A Yellowknives Dene First Nation band councillor suspects asking too many questions about where band money is being spent led to her firing.
Barb Powless-Lebel said she was asked to leave the room during a council meeting Nov. 28 while the band elders held a three-hour, closed-door session.
"When I went back into meeting, nobody spoke," Powless-Lebel recalled this week. "Elders looked shocked. Some councillors [were] looking down at table. [Chief Peter] Liske did all the talking."
She said Liske told her she was no longer a band councillor, and that she was going to be struck from the band list.
Powless-Lebel said the only explanation Liske gave was that the elders wanted it, but she thinks it's because she has been calling for an audit of band spending, including where money from the diamond mines is going.
"If they have nothing to hide, they shouldn't be worried about a forensic audit," she said. "Maybe there is something to hide. Maybe that's why I'm being treated this way."
Reached by the CBC in Ottawa this week, Liske said it was an internal matter and hung up the phone.

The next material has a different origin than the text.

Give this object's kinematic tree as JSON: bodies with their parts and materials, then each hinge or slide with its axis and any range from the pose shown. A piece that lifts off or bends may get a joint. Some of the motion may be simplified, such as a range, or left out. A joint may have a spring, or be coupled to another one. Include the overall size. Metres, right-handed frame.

"As far as being removed from the band list, the band doesn't have the authority to do that," said George Cleary, who is in charge of Indian and Inuit services at the Department of Indian and Northern Affairs.
"So, as far as we're concerned, she is still a member of the band," Cleary said.
However, Cleary add, it's up to the Yellowknives Dene to make and enforce their own rules for hiring and firing councillors.